Your business website is aimed at encouraging prospective customers to make a purchase, or otherwise engage with your brand, by downloading a white paper, or signing up to an email newsletter.  To achieve this aim, there are six main types of social proof that you can utilise, although your choices will be governed by your customer base and the industry that you’re involved in.

1) Expert proof

An industry insider, or expert in your field, will have a great deal of perceived authority amongst your customer base.  When an expert endorses your products or services, this can have a profound impact upon your sales figures.

2) Other users

This is the form of social proof that most of will already be familiar with.  Previous customers provide testimonials and reviews, which appeal to anyone thinking of following suit.

3) Celebrities and influencers

We live in a celebrity culture, in which some individuals are held in high regard for their popularity.  Achieving an endorsement from someone famous can have a powerful impact on future sales.

4) Friend recommendations

This is a form of social proof that was in place long before the internet came along.  It’s perhaps not quite as relevant in the digital information age, but still merits a mention, as we tend to pay attention to the recommendations of friends and family.

5) The wisdom of the crowd

There are lots of studies that prove the inherent wisdom of the crowd.  According to an article in Investopedia, when a large group of people were asked to guess the weight of an object, the average of all answers given proved to be more accurate than individual guesses from experts who were familiar with the object.  But whether you believe in the accuracy of the crowd or not, it’s undeniable that we all tend to be influenced by group beliefs.

6) Industry awards and certificates

Any endorsement that recognises your company’s achievements is something that needs to be highlighted, as it proves your company has authority and respect within your industry, making it a very valuable form of social proof.

These six types of social proof can be used in isolation, but for the best results, a combination of types will provide the best results.  The more channels that can be used to convince the prospective customer that proceeding with the purchase is the correct step to take, the more likely that they will succumb to the power of persuasion.

How to use social proof in marketing

Now that we’ve looked at the various types of social proof, we need to look at how you can include some of them into your marketing campaign.

One of the easiest, and most practical, ways of going about this, is to include online testimonials and reviews from satisfied customers on your website.  An article published by the Content Marketing Institute suggests including the name of the reviewer, along with the date and a photograph too, if possible, as that can be helpful in promoting trust. We don’t tend to remember statistics and figures, but we do remember faces, so photographs are useful for persuading us to place our trust in others.

Make a point of seeking out online review sites, such as Trustpilot and Quora, for example, to see what’s being said about your goods and services.  Address any problems or issues as a matter of urgency, so that anyone seeing a poor review can also see that your company works to put things right as quickly as possible.

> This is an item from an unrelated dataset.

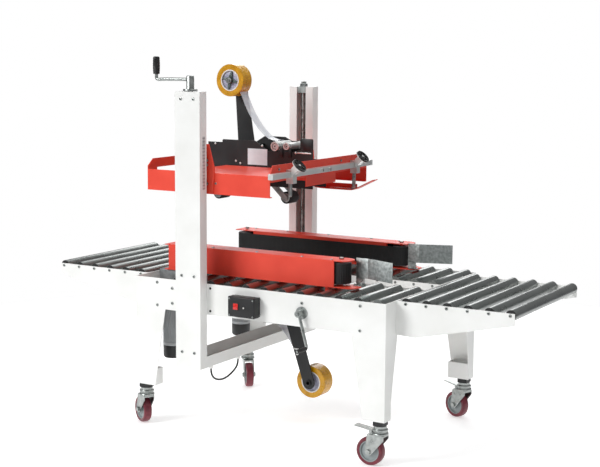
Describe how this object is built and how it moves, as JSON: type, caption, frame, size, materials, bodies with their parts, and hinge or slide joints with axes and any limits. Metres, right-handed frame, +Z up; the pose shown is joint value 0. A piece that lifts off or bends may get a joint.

Celebrity or influencer endorsements will help to drive sales through the roof, so find out who in your industry has the most followers, and see whether they will provide a positive review of your products, perhaps in exchange for a free sample.  Keep in mind that around 40% of web surfers claim to have purchased a product because they’ve seen an influencer advertising it on social media channels.

How to build social proof

So far, so good, but what if your business is a new one, with no testimonials to show as yet?  It may be tempting to create some positive reviews, but this is heavily discouraged as it can seriously harm your business efforts in the future.

Rather than try to hit the ground running, it’s best to take things slowly.  Start by sending out a follow-up email to purchasers within a few days of them receiving their goods – your product will still be uppermost in their minds, so they will be well-placed to put together a review. A gentle reminder sent out a few days later will encourage customers to submit their review, particularly if it’s accompanied by a discount against their next purchase, which will provide them with further incentives to think well of your brand.

Think about each product that you sell, and use social proof to counter any objections that the prospective customer might have.  It’s no good just coming up with a handful of phrases that sum up the product’s usefulness – you need to calculate how best to leverage the customer in the direction that you wish them to take, by using real-life examples to keep them interested and motivated to make the purchase.

Social proof should be included within your landing pages, preferably close to any Calls To Action, where they will have maximum impact.  Take some time to consider potential objections, and do your best to counter these in your advertising copy – if you can include details of the number of satisfied customers who have already bought this product, then so much the better.

Social proof may sound complicated, but it’s a valuable part of any effective marketing campaign, that can help to drive sales and increase your profits with the minimum of expenditure.